While it is hard to see much of an impact from Brexit and banks’ need to move operations to the European Union, in FX markets, in IRD markets the picture is becoming clearer. As a centre, the UK remains the largest in the world, but its share of the market has declined sharply, but whereas in the FX survey it was to the US and a lesser degree Singapore, in interest rate markets it is to continental Europe.
Just over $2.6 trillion was traded in the UK every day in April 2022, for a 45.5% share of global activity, a meaningful drop from the 50.6% share in 2019. Unlike the FX survey, however, turnover in the US also dropped, from just over $2.5 trillion to just under $1.7 trillion – a 29.3% share from 32.5%.
In contrast, activity in the Eurozone soared, thanks mainly to France and Germany, activity more than doubling from $250 billion per day in 2019, to $572 billion in the latest survey. France saw activity rise from $120 billion to $204 billion, while business boomed in Germany, rising almost five times from $56 billion to $273 billion. This represents a proportion of global trading of 9.9%, up from just 3.4% in the previous survey.
While the Libor transition is clearly a major factor in the shift, the data is also likely to have been impacted by the number of banks shifting operations to the EU and, perhaps more significantly, the uncertainty over the future for UK clearing houses when it comes to EU or euro-denominated business.

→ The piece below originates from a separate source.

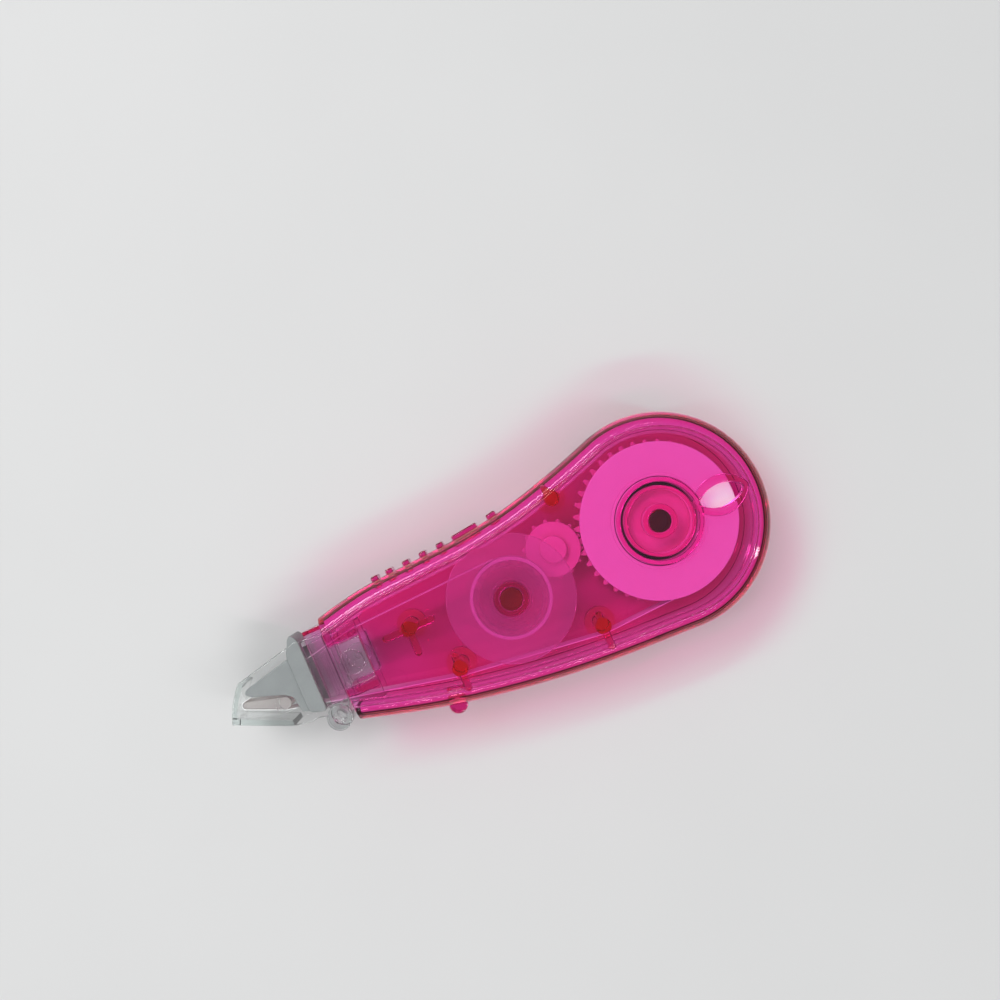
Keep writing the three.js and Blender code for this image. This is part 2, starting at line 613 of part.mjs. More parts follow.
// White tip: a tapered blade from its axle to the rounded pressing edge.
function transferTip() {
  const [edgeRun, axleRun] = [[TIP_EDGE, TIP_AXLE], [TIP_AXLE, TIP_EDGE]].map(([a, b], i) =>
    tangentRun(a, i ? AXLE : TIP_RADIUS, 1, b, i ? TIP_RADIUS : AXLE, 1));
  const blade = new THREE.Shape();
  blade.absarc(...TIP_EDGE, TIP_RADIUS, angleTo(TIP_EDGE, axleRun[1]), angleTo(TIP_EDGE, edgeRun[0]));
  blade.absarc(...TIP_AXLE, AXLE, angleTo(TIP_AXLE, edgeRun[1]), angleTo(TIP_AXLE, axleRun[0]));
  return join(
    slab(blade.closePath(), TAPE_Z0 - 0.05, TAPE_Z1 + 0.05, 8),
    disc(TIP_AXLE, AXLE, MID - ARM_HALF, MID + ARM_HALF, 20),
  );
}

// Clear cap: two cheeks on the pivot, an end wall that is an arc about the pivot, and a floor. Its top
// is open, so the cap swings down off the nose. The floor stops short of the pivot to pass the chin.
function headCap() {
  const [px, py] = CAP_PIVOT;
  const rad = THREE.MathUtils.degToRad;
  const top = rad(138);
  const bottom = rad(160.5);
  const rearX = CASING_FRONT_X - 0.35;
  const fromPivot = (x, y) => [px + x, py + y];
  const onArc = (radius, angle) => fromPivot(radius * Math.cos(angle), radius * Math.sin(angle));
  const cheek = new THREE.Shape().moveTo(rearX, 4.5).lineTo(-57, 5.15);
  cheek.absarc(px, py, CAP_OUTER, top, bottom);
  cheek.lineTo(...fromPivot(-6.6, 1.55));
  cheek.quadraticCurveTo(...fromPivot(-4, 0.95), ...fromPivot(-2.6, 1.2));
  cheek.absarc(px, py, CAP_EYE, rad(150), rad(380));
  cheek.lineTo(rearX, -6).closePath();
  const endWall = new THREE.Shape();
  endWall.absarc(px, py, CAP_OUTER, top, bottom);
  endWall.absarc(px, py, CAP_INNER, bottom, top, true);
  const floor = new THREE.Shape([
    fromPivot(-6.6, 1.55), fromPivot(-6.6, 2.35), onArc(CAP_INNER + 0.3, rad(157.5)), onArc(CAP_OUTER, bottom),
  ].map((p) => new THREE.Vector2(...p)));
  const cheekOuter = CAP_INNER_HALF + CAP_CHEEK;
  const spans = [MID - CAP_INNER_HALF - 0.3, MID + CAP_INNER_HALF + 0.3];
  return join(
    ...eachSide(CAP_INNER_HALF, cheekOuter, (z0, z1) => slab(cheek, z0, z1, 10)),
    slab(endWall.closePath(), ...spans, 10),
    slab(floor, ...spans),
    ...eachSide(2.8, CAP_INNER_HALF + ROOT, (z0, z1) => disc(CAP_PIVOT, CAP_PIN, z0, z1, 20)),
  );
}

// ---------------------------------------------------------------- the assembly
function named(name, body, material) {
  const mesh = new THREE.Mesh(geometryOf(body), material);
  mesh.name = name;
  return mesh;
}

// A group of parts that turn about one axis, turned so that its gear meshes with its neighbour's.
function reel([x, y], turn, ...meshes) {
  const group = new THREE.Group().add(...meshes);
  group.position.set(x, y, 0);
  group.rotation.z = turn;
  return group;
}

const roller = new THREE.Group();
roller.add(
  named("front_casing", frontCasing(), seeThrough(PINK_CASING, 0.5)),
  named("rear_casing", rearCasing(), seeThrough(PINK_CASING, 0.5)),
  named("head_holder", headHolder(), seeThrough(CLEAR, 0.3)),
  named("nose_guard", noseGuard(), plastic(GREY, { roughness: 0.55 })),
  named("transfer_tip", transferTip(), plastic(0xf2efe9, { roughness: 0.4 })),
  named("head_cap", headCap(), seeThrough(CLEAR, 0.25)),
  named("feed_tape", feedTape(), plastic(0xf8f8f6, { roughness: 0.7 })),
  named("tip_tape", tipTape(), plastic(0xf8f8f6, { roughness: 0.7 })),
  named("return_tape", returnTape(), plastic(0xe8d9dc, { roughness: 0.5 })),
  reel(
    SUPPLY, supplyTurn,
    named("supply_gear", supplyGear(), plastic(PALE_PINK)),
    named("clutch_ring", clutchRing(), plastic(0x2a2a2c, { roughness: 0.85 })),
    named("supply_core", supplyCore(), plastic(0xf6f2f2)),
    named("supply_disc", supplyDisc(), plastic(0xf6f2f2)),
    named("supply_tape_roll", supplyRoll(), plastic(0xfafaf8, { roughness: 0.75 })),
  ),
  reel(IDLER, idlerTurn, named("idler_gear", idlerGear(), plastic(PALE_PINK))),
  reel(
    TAKEUP, takeupTurn,
    named("takeup_reel", takeupReel(), seeThrough(CLEAR_PINK, 0.6)),
    named("takeup_disc", takeupDisc(), seeThrough(CLEAR_PINK, 0.4)),
    named("takeup_tape_roll", takeupRoll(), plastic(0xf0c4d4, { roughness: 0.6 })),
  ),
);

export default roller;
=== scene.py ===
"""Looks for the correction tape roller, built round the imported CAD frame. Lengths named in this file are
millimetres in the CAD frame, and MM turns them into Blender's metres."""
import json
import math

import bmesh
import bpy
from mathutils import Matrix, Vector


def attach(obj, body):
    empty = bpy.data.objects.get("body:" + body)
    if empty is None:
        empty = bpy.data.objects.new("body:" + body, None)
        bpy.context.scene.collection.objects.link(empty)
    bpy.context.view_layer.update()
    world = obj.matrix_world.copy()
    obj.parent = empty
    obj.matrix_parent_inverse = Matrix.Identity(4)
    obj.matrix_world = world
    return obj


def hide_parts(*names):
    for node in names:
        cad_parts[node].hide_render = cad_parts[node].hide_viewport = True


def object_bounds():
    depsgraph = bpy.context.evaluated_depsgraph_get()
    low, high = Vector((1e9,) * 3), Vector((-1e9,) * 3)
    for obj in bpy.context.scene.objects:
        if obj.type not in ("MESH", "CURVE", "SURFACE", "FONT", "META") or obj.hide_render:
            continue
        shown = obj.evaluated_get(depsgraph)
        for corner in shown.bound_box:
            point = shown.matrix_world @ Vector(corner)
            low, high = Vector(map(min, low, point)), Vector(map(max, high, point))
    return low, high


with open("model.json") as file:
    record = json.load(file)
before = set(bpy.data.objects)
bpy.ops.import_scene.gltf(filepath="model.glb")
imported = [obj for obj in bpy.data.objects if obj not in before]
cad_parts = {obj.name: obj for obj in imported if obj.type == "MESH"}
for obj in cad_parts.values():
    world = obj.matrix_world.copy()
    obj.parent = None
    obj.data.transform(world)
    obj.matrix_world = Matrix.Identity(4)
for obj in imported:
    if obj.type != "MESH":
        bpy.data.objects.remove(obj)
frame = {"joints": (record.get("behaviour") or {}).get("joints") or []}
cad_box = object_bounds()

MM = 0.001
MID = 6.5  # height of the parting plane between the casing halves
THICKNESS = 13.0
PIN_RADIUS = 1.2
REEL_SPINDLE_RADIUS = 1.7
IDLER_SPINDLE_RADIUS = 1.15
PACK_RADIUS = 11.3  # outside of the fresh tape
SPENT_RADIUS = 6.2  # outside of the bare film on the take-up reel
TAPE_Z0, TAPE_Z1 = 4.0, 9.0
DISC_Z0 = 9.3  # underside of the reels' front discs


def axis_of(joint):
    """Where a joint's axis meets the rear face, in millimetres."""
    place = next(j["pos_m"] for j in frame["joints"] if j["name"] == joint)
    return place[0] / MM, place[1] / MM


SUPPLY = axis_of("supply_spin")
IDLER = axis_of("idler_spin")
TAKEUP = axis_of("takeup_spin")
TIP_AXLE = axis_of("tip_rock")
CAP_PIVOT = axis_of("cap_swing")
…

This is highlighted by the BIS, which says Libor reform does not fully explain the changes in these relative shares. It notes that daily turnover in the United Kingdom in products other than FRAs also declined. USD-denominated contracts (excluding FRAs) reported by the UK declined by 18% from 2019, to $581 billion per day in April 2022, but this was more than offset by the larger turnover of these instruments in the US, which grew by 21% to $1.6 trillion per day. “As a result, the United Kingdom’s share in the global “net-gross” total for these instruments dropped to 24% in 2022 from 33% in 2019,” the BIS states. “Still, this share remained higher than that in the previous surveys (which range between 9% to 19%).”